**TASK DIRECTIONS**
Reproduce the top of the data verbatim, through and including the line that contains "FULL_REACH = 0.0144".

--------------------------------------------------

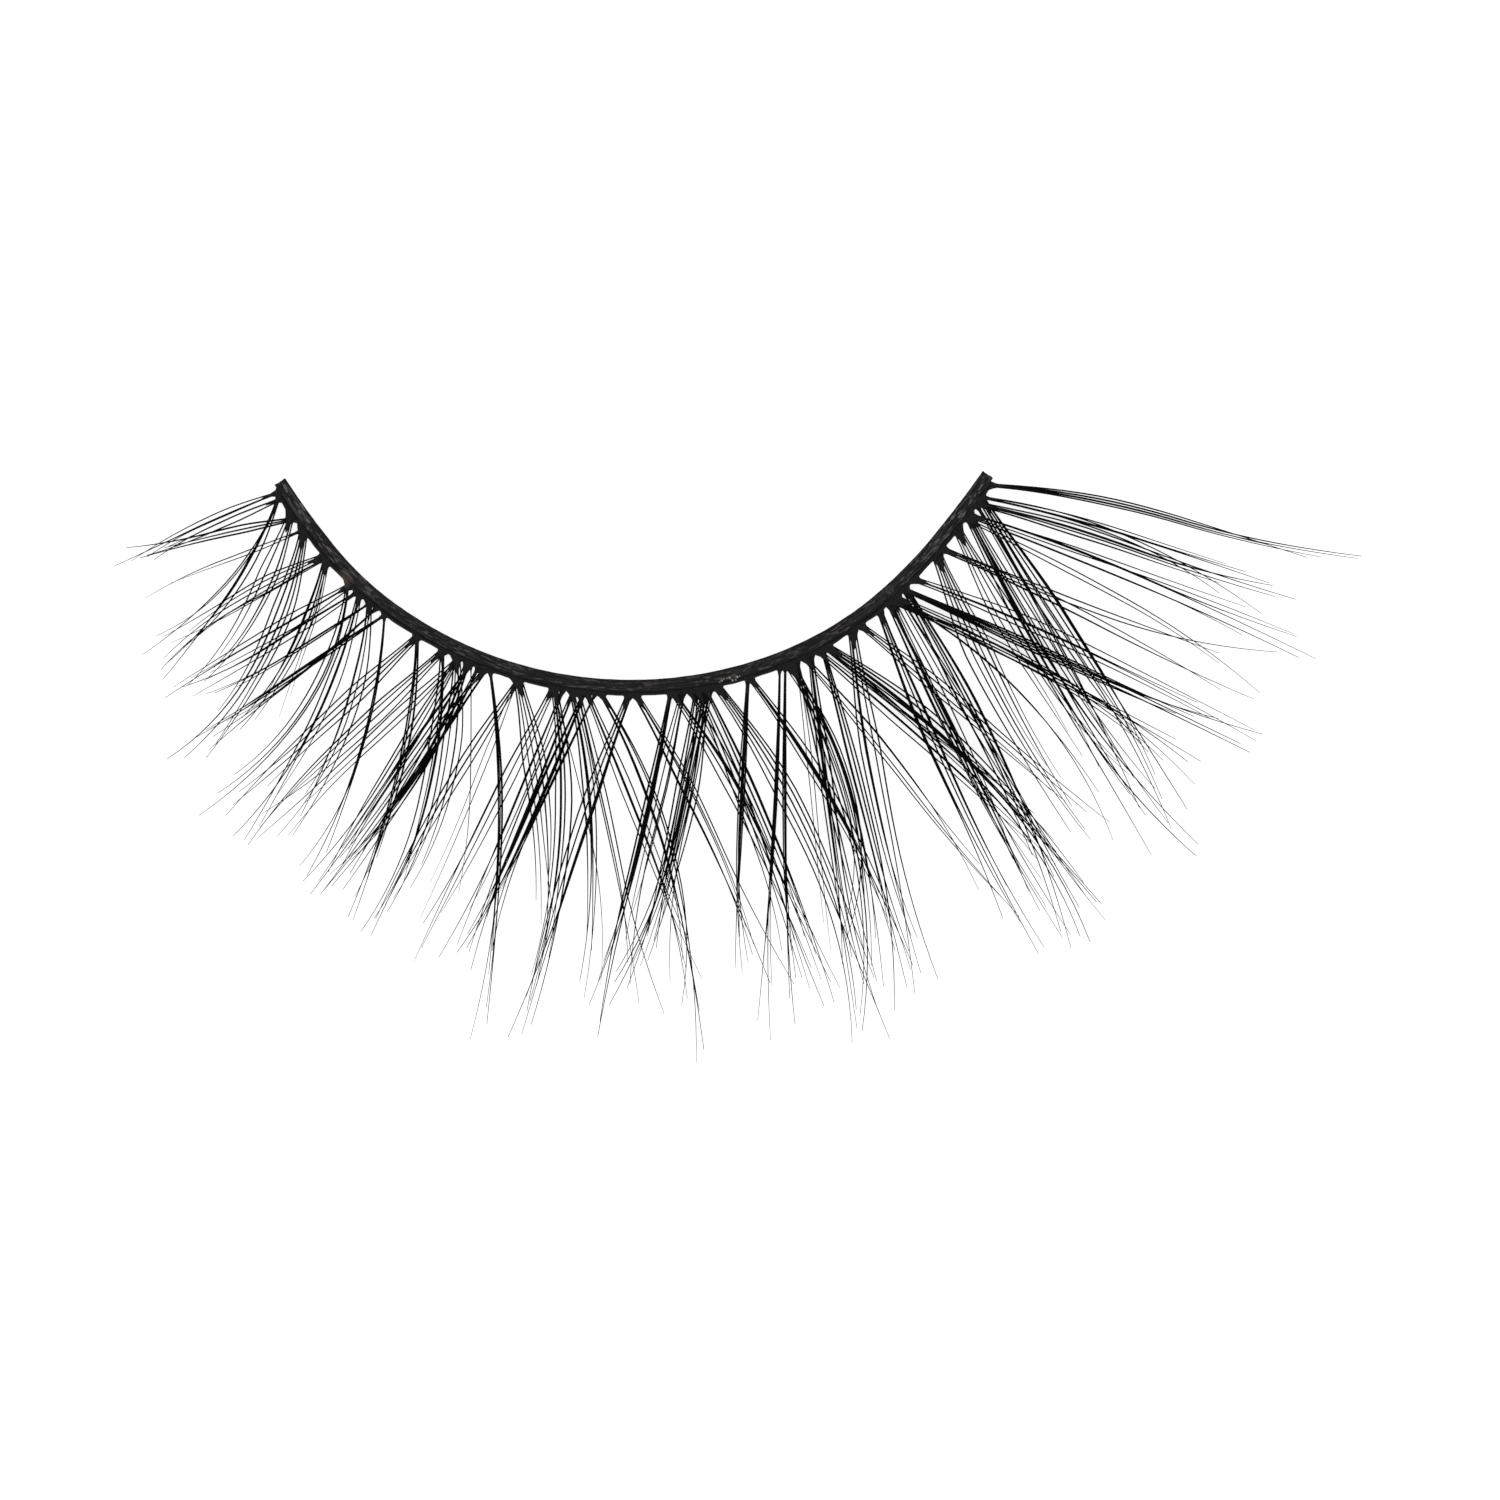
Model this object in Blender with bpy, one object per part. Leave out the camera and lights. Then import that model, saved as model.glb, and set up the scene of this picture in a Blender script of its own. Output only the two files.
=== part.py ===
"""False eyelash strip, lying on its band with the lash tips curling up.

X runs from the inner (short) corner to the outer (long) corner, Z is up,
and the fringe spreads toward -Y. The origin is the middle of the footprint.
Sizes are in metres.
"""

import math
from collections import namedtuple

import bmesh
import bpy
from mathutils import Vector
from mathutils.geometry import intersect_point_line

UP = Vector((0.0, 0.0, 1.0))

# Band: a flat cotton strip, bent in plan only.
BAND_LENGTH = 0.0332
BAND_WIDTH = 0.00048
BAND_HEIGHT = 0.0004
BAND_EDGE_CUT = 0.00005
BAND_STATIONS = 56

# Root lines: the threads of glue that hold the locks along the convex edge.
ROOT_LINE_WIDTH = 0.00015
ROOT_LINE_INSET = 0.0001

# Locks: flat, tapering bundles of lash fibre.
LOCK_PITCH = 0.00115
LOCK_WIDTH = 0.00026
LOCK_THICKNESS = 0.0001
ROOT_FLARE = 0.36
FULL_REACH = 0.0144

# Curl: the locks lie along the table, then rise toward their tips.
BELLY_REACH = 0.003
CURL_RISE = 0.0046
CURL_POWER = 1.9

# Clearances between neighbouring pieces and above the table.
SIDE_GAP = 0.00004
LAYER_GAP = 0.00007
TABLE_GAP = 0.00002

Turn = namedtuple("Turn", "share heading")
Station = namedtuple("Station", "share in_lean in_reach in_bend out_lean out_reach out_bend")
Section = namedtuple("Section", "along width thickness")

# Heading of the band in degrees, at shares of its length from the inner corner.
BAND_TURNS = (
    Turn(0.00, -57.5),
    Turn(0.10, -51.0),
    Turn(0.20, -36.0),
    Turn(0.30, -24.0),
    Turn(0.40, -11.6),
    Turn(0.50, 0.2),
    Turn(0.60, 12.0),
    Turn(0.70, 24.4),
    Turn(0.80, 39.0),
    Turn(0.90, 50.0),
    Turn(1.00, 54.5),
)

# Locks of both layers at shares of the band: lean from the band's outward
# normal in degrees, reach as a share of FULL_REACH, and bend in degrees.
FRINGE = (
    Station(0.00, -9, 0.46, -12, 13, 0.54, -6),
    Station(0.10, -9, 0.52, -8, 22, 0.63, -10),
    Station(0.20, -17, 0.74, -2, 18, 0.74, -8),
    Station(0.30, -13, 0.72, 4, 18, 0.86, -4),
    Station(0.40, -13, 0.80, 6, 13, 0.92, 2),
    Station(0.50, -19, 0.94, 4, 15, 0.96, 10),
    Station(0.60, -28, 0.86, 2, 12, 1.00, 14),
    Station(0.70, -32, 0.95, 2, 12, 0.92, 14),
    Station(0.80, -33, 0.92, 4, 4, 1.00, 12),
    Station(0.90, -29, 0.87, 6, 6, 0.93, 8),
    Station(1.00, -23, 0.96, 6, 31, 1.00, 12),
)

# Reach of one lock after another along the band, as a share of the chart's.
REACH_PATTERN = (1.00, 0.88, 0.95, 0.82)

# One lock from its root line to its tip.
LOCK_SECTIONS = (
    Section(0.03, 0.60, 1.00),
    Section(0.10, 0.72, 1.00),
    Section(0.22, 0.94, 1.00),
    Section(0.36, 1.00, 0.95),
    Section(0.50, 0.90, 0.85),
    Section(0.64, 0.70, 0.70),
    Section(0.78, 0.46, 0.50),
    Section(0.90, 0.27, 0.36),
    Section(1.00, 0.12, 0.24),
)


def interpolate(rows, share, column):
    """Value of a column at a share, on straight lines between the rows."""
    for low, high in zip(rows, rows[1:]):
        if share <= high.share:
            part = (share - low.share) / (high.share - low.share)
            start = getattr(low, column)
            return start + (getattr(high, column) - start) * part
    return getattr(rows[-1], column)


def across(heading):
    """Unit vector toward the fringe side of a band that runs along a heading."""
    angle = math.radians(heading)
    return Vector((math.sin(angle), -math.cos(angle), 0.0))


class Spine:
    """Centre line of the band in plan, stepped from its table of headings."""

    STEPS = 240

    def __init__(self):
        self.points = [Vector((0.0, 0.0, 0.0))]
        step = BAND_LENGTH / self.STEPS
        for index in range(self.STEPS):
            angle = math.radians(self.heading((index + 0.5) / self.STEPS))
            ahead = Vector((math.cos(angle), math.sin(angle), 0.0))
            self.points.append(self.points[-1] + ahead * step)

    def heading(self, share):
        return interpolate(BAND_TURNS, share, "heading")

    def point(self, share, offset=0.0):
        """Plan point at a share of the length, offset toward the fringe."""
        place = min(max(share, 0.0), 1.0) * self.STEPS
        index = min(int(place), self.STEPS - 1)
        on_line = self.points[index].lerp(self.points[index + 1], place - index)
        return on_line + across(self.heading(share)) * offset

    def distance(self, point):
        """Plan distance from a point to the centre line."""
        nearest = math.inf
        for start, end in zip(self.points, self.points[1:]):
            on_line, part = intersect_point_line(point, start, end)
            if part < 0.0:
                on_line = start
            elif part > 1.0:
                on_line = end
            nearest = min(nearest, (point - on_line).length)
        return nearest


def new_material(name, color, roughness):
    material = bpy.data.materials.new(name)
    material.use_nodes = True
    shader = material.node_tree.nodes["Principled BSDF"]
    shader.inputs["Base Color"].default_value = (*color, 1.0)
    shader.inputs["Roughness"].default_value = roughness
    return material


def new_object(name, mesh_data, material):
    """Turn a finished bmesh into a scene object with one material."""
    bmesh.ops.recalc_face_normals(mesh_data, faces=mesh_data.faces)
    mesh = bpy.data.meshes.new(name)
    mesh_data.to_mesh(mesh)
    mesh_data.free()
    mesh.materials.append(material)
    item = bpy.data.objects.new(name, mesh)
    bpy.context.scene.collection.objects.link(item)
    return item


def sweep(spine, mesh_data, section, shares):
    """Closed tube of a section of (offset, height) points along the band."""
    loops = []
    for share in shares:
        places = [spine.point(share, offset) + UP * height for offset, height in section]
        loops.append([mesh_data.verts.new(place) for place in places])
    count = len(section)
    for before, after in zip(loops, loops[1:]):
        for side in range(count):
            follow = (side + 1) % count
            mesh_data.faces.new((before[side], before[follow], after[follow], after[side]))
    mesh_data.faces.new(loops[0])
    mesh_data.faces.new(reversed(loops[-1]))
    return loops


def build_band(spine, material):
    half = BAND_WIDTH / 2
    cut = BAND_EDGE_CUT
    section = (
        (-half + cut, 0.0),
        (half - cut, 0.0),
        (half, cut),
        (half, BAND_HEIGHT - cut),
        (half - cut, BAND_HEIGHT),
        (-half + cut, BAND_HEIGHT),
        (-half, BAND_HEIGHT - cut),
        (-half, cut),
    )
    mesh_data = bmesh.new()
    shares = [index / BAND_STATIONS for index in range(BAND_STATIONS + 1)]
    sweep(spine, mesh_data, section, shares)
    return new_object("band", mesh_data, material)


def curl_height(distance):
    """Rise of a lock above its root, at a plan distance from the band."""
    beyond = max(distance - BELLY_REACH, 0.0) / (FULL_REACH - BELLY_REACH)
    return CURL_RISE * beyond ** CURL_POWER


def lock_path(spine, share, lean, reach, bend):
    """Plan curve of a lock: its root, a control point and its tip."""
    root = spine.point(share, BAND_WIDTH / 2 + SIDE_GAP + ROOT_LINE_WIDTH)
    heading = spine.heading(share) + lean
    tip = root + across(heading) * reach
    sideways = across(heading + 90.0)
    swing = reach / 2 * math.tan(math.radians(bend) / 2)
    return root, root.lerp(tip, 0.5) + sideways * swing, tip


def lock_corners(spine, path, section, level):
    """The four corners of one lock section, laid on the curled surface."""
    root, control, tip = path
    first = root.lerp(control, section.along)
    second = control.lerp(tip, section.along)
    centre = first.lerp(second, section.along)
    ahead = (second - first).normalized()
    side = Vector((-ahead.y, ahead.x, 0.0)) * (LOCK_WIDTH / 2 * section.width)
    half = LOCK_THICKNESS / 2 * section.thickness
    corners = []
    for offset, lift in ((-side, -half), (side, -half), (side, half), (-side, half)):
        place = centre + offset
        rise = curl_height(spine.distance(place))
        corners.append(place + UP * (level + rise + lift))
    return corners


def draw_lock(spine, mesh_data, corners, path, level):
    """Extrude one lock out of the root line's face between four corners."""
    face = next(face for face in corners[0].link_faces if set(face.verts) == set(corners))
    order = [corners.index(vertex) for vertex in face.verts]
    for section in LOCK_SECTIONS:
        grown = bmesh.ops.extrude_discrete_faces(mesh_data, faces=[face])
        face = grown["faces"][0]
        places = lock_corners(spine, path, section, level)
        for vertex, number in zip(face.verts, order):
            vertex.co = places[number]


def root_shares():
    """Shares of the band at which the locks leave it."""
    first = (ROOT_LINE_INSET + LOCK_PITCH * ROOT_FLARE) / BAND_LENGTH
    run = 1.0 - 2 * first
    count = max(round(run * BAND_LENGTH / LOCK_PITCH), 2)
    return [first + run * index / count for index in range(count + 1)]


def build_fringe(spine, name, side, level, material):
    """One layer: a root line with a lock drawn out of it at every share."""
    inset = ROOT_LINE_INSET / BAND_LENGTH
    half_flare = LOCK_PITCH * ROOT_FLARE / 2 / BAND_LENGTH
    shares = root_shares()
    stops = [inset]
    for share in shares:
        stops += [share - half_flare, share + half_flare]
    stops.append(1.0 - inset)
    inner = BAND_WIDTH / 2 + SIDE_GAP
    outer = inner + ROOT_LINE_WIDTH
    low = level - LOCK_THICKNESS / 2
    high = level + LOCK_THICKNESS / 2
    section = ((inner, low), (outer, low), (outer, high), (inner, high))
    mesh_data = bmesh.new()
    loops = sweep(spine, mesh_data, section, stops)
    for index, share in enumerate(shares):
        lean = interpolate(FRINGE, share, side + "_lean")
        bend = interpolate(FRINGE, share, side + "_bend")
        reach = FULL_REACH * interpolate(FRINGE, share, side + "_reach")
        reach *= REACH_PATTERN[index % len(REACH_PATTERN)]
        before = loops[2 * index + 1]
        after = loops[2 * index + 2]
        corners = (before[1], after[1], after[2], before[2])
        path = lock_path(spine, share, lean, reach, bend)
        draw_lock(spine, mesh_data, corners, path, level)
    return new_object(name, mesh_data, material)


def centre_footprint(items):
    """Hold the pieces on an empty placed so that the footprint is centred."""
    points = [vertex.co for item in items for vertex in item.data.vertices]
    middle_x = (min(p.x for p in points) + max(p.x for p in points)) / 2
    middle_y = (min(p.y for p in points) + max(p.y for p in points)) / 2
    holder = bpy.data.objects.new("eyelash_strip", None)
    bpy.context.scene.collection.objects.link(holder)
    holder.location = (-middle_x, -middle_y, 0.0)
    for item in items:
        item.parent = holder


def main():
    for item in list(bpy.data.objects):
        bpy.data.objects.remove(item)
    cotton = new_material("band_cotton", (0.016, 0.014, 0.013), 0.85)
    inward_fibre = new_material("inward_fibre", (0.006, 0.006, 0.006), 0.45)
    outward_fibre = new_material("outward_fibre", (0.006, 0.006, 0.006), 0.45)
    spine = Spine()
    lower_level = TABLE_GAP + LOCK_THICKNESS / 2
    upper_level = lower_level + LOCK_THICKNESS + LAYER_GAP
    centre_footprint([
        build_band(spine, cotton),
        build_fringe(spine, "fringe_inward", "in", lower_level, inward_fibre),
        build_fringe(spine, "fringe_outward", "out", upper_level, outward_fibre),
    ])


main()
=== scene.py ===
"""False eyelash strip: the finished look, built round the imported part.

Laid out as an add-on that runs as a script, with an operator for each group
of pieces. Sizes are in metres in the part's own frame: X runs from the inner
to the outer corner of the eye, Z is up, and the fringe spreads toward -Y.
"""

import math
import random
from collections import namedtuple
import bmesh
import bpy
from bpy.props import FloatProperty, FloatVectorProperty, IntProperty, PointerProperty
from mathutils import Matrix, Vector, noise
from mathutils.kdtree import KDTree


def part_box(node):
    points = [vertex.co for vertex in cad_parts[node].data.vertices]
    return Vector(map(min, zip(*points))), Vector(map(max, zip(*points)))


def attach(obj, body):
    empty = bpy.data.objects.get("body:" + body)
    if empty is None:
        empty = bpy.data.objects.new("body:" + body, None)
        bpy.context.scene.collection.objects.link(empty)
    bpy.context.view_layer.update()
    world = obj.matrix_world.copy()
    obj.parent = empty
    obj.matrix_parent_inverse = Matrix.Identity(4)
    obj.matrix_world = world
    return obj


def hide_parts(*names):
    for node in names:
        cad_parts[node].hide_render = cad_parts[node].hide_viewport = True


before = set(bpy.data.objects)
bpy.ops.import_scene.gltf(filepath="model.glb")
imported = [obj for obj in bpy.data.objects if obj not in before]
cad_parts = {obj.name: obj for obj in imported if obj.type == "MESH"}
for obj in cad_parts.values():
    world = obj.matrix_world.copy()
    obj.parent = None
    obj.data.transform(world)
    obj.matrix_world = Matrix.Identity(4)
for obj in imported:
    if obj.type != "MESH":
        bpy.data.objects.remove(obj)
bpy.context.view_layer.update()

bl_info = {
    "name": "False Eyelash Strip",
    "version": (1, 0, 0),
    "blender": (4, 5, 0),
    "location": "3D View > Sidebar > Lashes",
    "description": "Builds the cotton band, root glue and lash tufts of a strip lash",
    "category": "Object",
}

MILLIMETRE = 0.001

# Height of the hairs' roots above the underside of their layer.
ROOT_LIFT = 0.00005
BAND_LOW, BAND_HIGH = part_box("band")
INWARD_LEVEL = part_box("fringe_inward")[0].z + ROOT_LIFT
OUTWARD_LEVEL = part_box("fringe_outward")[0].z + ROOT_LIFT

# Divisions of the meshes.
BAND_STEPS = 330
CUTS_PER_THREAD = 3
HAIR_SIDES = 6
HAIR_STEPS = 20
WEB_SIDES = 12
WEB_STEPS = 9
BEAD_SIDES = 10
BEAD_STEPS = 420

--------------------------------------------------

**THE SOLUTION**
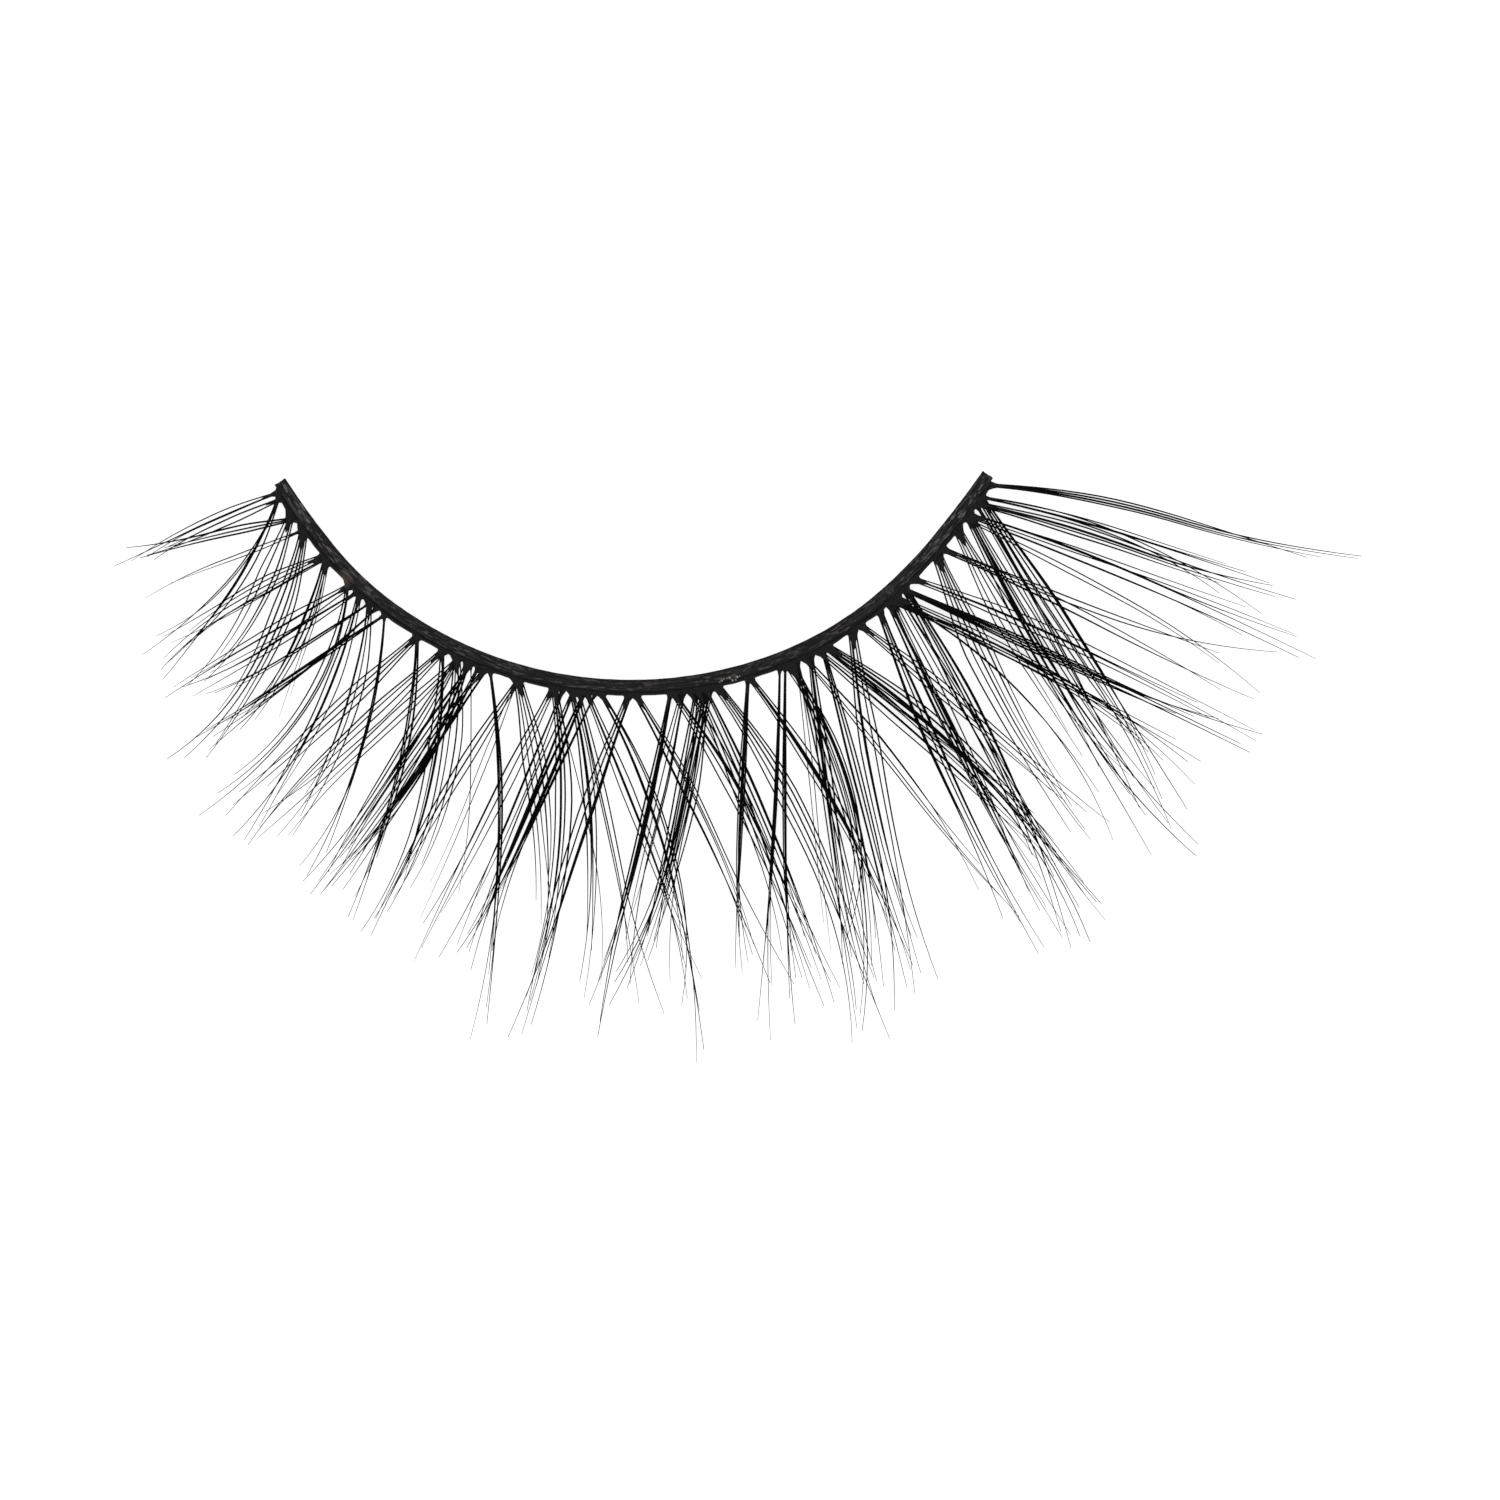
Model this object in Blender with bpy, one object per part. Leave out the camera and lights. Then import that model, saved as model.glb, and set up the scene of this picture in a Blender script of its own. Output only the two files.
=== part.py ===
"""False eyelash strip, lying on its band with the lash tips curling up.

X runs from the inner (short) corner to the outer (long) corner, Z is up,
and the fringe spreads toward -Y. The origin is the middle of the footprint.
Sizes are in metres.
"""

import math
from collections import namedtuple

import bmesh
import bpy
from mathutils import Vector
from mathutils.geometry import intersect_point_line

UP = Vector((0.0, 0.0, 1.0))

# Band: a flat cotton strip, bent in plan only.
BAND_LENGTH = 0.0332
BAND_WIDTH = 0.00048
BAND_HEIGHT = 0.0004
BAND_EDGE_CUT = 0.00005
BAND_STATIONS = 56

# Root lines: the threads of glue that hold the locks along the convex edge.
ROOT_LINE_WIDTH = 0.00015
ROOT_LINE_INSET = 0.0001

# Locks: flat, tapering bundles of lash fibre.
LOCK_PITCH = 0.00115
LOCK_WIDTH = 0.00026
LOCK_THICKNESS = 0.0001
ROOT_FLARE = 0.36
FULL_REACH = 0.0144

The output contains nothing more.